A road traffic incident (RTI) is an incident involving a vehicle that has caused damage, injury to persons/animals, other vehicles or property.

The Road Traffic Act 1988 (section 170) explains this fully.

If you're a driver involved in an RTI, no matter how minor, you must:

  • stop
  • give the name and address of the driver to anybody who may need it
  • give the name and address of the owner of the vehicle to anybody who may need it
  • give the registration number of the vehicle to anybody who may need it
  • provide evidence of your insurance details if anybody has been injured in the collision, or if anybody has just grounds to require them.

If you can't provide any of the above information or there is nobody able to request the information, you can report the collision in person at a police station as soon as possible and in any event within 24 hours of the accident.

If the incident happened in a public place, for example, a car park, or if there are no lines of enquiry, for example, no vehicle registration number of the offending party, you can still record the incident with us.

We won't investigate your case, but we'll give you a reference number for your records.

If someone has been injured

All collisions where someone has been injured need to be reported to us, including collisions involving cyclists.

If the injuries are serious/life threatening or you are in a vulnerable position due to other traffic you should call 999.

Details should be exchanged between all involved parties.

If there was no police attendance you should report the collision in person to a police station front counter within 24 hours of the collision.

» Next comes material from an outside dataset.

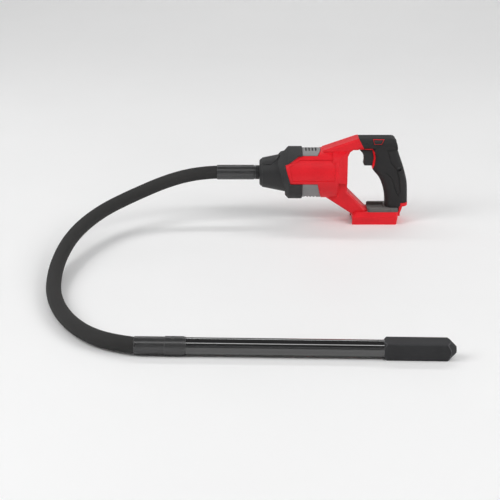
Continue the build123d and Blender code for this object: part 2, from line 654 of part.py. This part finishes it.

Nobody can do this on your behalf.

You should bring the following information/documentation if available:

  • the date and time of the collision
  • the registration and make of your vehicle
  • the registration and make of any other vehicles involved
  • contact details of the other person, or people, involved in the collision
  • contact details of any witnesses to the collision
  • contact details of anyone who was injured and details of their injury
  • insurance certificate
  • MOT certificate

You'll be provided with a reference or incident log number after reporting the matter.

You should also report the matter to your insurance company who may wish to see your reference/incident log number.

How we’ll deal with your collision

If an officer attended the incident

If an officer attended the incident they’ll probably have given you their collar/warrant number and name.

If you report the collision at a police station

If you report the collision at a police station, there will be a delay before our Collisions Unit processes your case and make a decision as to how the matter will proceed.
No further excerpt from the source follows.